Even with the best preparation and openings, she has to contend with the evidence. In June, she had back-to-back appearances in Lacy’s courtroom. A client on probation for drug possession was stopped for a traffic violation and immediately had his probation revoked. His family sat stony-faced in the courtroom, but afterwards, in the hall outside, the bewildered mother dissolved into angry tears and Silva had to explain the law was the law, there was nothing she could do. Half an hour later, she was back in court arguing a motion to suppress evidence for another client who’d been stopped on suspicion of drug possession. Cross-examined on the witness stand, the arresting police officer testified that he’d seen the man reach into his pocket and handle several small white envelopes. It didn’t matter that the officer was 10 feet away on a dark street—or that he’d somehow seen inside the pocket of a heavy winter coat. Lacy ruled the evidence was admissible.
“We lost the motion,” said Silva with a philosophical shrug, back in the office she shares with her partner, Marie Toussaint ’85 LAS. Toussaint calls Silva “my best partner ever.” The two swap details of every case; they fill in for each other when needed; they maintain an easy banter, often defusing the disturbing reality of their job with jokes. “We have a different perspective on the world,” acknowledges Silva. “What we think is funny may not be funny.” In her office, in the elevator, Silva’s a buoyant, cheerful person, greeting colleagues with a quick smile. In the trenches, in Lacy’s courtroom, wheeling her cart of documents or rising to face a witness, she’s got her game face on—focused and always intent.

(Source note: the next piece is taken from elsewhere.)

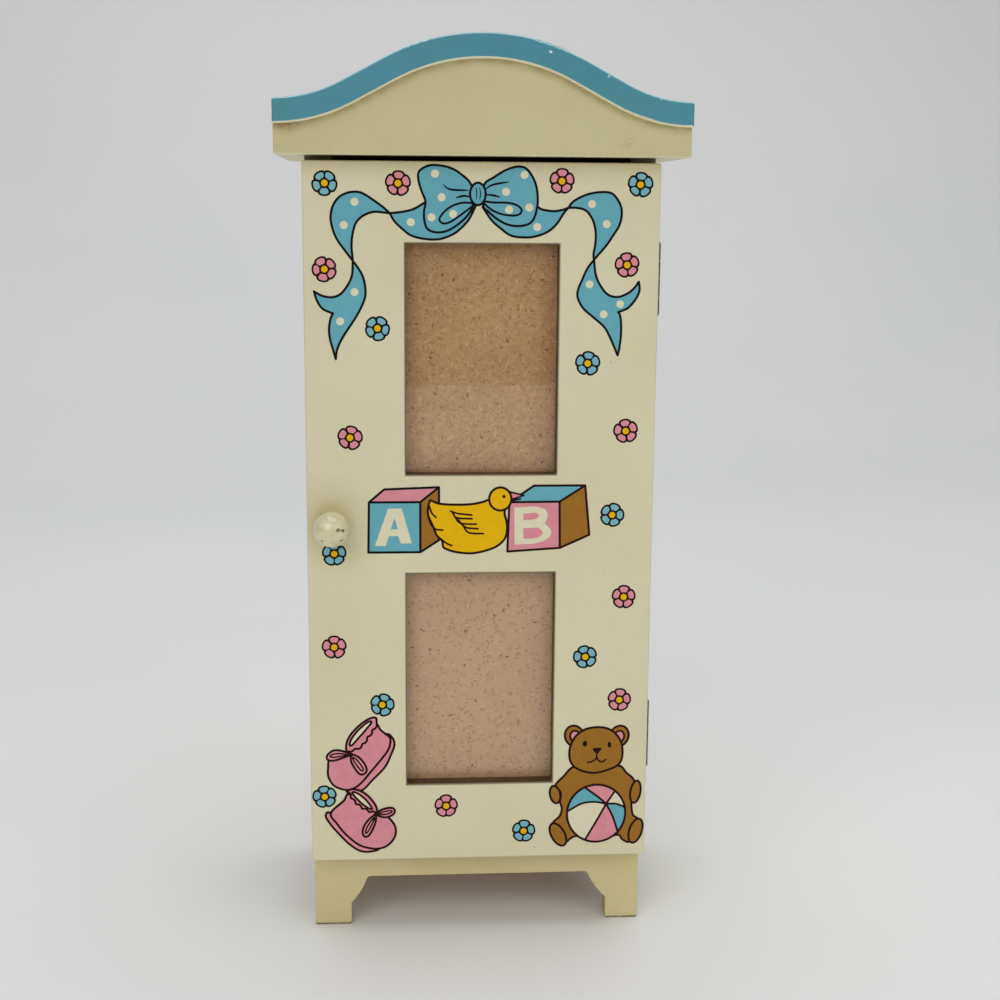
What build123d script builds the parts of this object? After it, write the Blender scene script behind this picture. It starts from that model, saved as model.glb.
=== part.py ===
"""Miniature wardrobe: a painted MDF carcass on a bracket-foot plinth, under an arched cornice, with one door.

Millimetres, +Z up. The door faces -Y and its hinges are on the +X side.
The origin is the centre of the footprint's bounding box, on the surface that the feet stand on.
Every physical piece is its own solid, and each file in parts/ is one piece or one group of like fasteners.
"""

from build123d import *
from math import cos, hypot, radians, sin, tan
import os

# Board thicknesses
BOARD = 9.0  # door, sides, plinth, pediments
TOP_BOARD = 10.0
HARDBOARD = 3.0  # back panel

# Door
DOOR_WIDTH = 125.0
DOOR_HEIGHT = 256.0
DOOR_TOP_GAP = 1.8
DOOR_BACK_GAP = 0.6  # between the door's back and the carcass

# Windows in the door, each a photo frame
WINDOW_WIDTH = 54.0
WINDOW_HEIGHTS = {"lower": 80.3, "upper": 81.8}
WINDOW_CORNER = 0.8
WINDOW_EASE = 0.4  # rounding of the window's front rim
LOWER_SILL = 29.5  # above the door's bottom edge
UPPER_SILL = 146.1
REBATE_LIP = 5.0  # how far the rebate reaches past the window on each side
REBATE_CORNER = 2.0
PANE = 1.0
PANE_AIR = 0.1  # between the pane and the backer
BACKER = 1.9
PANE_PLAY = 0.25

# Knob
KNOB_DIAMETER = 12.7
KNOB_CENTRE_OUT = 8.0  # ball's centre in front of the door
KNOB_FROM_EDGE = 9.1
NECK_RADIUS = 3.0
COLLAR_RADIUS = 3.8
COLLAR_HEIGHT = 1.0
COLLAR_EASE = 0.4

# Carcass and plinth
CARCASS_WIDTH = 124.0
CARCASS_DEPTH = 79.0  # back panel included
PLINTH_HEIGHT = 30.0
RAIL_UNDERSIDE = 19.2  # plinth rail's lower edge
FOOT_WIDTH = 12.6
LEFT_FOOT_WIDTH = 13.8  # the left foot of the front and back plinth boards is cut wider
FOOT_UPRIGHT = 8.5  # height at which the foot starts to splay
FOOT_SPLAY = 7.4  # how far the splay runs inwards
FOOT_BULGE = 0.7  # swelling of the splayed edge
FOOT_ROUND = 1.0
ARCH_ROUND = 1.5  # where the splay meets the rail

# Cornice
CORNICE_WIDTH = 143.2
CORNICE_PROUD = 7.0  # pediment's face in front of the door's face
ROOF_PROUD = 3.5  # roof's front edge in front of the pediment's face
ROOF_THICKNESS = 8.4
ARCH_RISE = 22.0
CROWN_RADIUS = 72.0  # roof's upper face
ARCH_SLOPE = 28.0  # degrees, steepest part of the wave
ROOF_CORNER = 1.0
EDGE_ROUND = 0.7

# Inside
RAIL_DIAMETER = 6.0
RAIL_DROP = 22.0  # rail's centre below the top board
RAIL_SEAT = 4.0  # how deep each end sits in its side panel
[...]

A week after the motion to suppress evidence, she was back in Room 604 for the bench trial of a client accused of armed robbery.
According to the state, her client had stolen an older man’s bicycle at gunpoint one night in the company of three friends, then rifled the man’s pockets for $65. He was spotted with the bike an hour later while the victim rode around in a cop’s SUV. Silva cross-examined the victim on the stand. Her client had been wearing pajama pants and a red T-shirt; hadn’t the victim testified that all his attackers were wearing shorts? She called an alibi witness—her client’s girlfriend—who said she’d been with him at the time of the robbery. Another witness, her client’s sister, testified that she’d seen him on the porch. Silva questioned the accused, who testified that he’d been home when a friend dropped off the bike, and he was riding it to the store when he was stopped and arrested.

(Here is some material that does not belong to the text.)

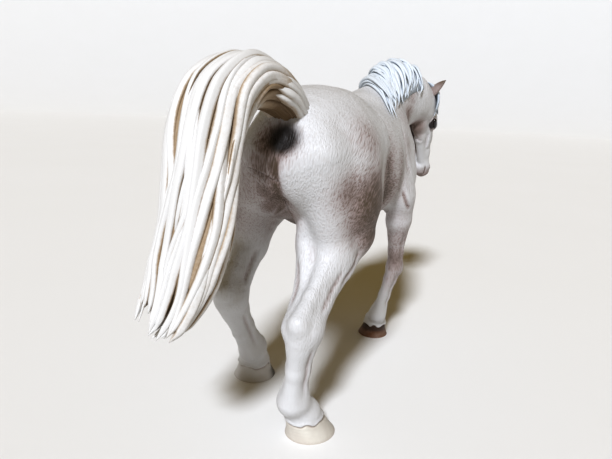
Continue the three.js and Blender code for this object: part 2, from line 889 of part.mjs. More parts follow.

“My client was home at the time of the robbery,” Silva argued. “He has an alibi. The evidence only shows the victim spotted the bicycle. This is a case of mis-identification.”
Lacy didn’t buy it. He found the man guilty of robbery and scheduled sentencing for the following month.
“Personally, I don’t think he did it. I thought we’d win,” said Silva afterward. “But at least the judge dropped the armed-robbery charge. That’s 21 years at the bottom. Now he’s looking at three to seven.”
A ‘40 Under Forty’ attorney
Getting a charge reduced can make a big difference to a client. Many have thanked Silva for her efforts. She gets phone calls, even the occasional Christmas card, from people she’s defended. The ones found innocent, or at least those freed, may by the most appreciative, but even those convicted have been known to express their gratitude. “They may not be grateful at the time they went to jail and that wasn’t the result they were looking for,” says Silva. “But later they tell me, ‘You really helped me.’ A lot of them end up in drug treatment and tell me, ‘You helped turn my life around.’”
She has her outright victories, too. The hall outside her office is papered with congratulatory notes from a supervisor, not a few directed to Silva. “Rosa Silva and MT do it again!” proclaims one. “Jurors incensed that this was ever taken to trial!! Congratulations, ladies.”
Silva is also much appreciated beyond 26th and Cal. She’s active in any number of community organizations where she does volunteer work. She was Secretary of the Women’s Bar Association in 2009 and continues to serve on its board. The Illinois Bar Association named her one of the “40 Under Forty” Attorneys to Watch in 2012, a prestigious honor. Silva was president of the Hispanic Lawyers Association of Illinois, received its Special Recognition Award in 2012 and remains extremely committed to its work. Beatriz Santiago ’93 UIUC, a fellow HLA member and former colleague, calls her “very respected and incredibly hard-working. She’s one of those people who, if she says she’ll do something, she’ll do it.
“Rosa’s very active in everything. She’s chair of this and chair of that. She volunteers for fundraising events and food drives. She’s always trying to recruit people to the Hispanic Lawyers Association. How does she find time? I have no idea,” exclaims Santiago. “I’d find it exhausting.”
Aside from clients, the one who may appreciate Silva most is Lacy. Four years, he says, “is the longest I’ve ever had someone—and I’ll be very disappointed when she’s reassigned.”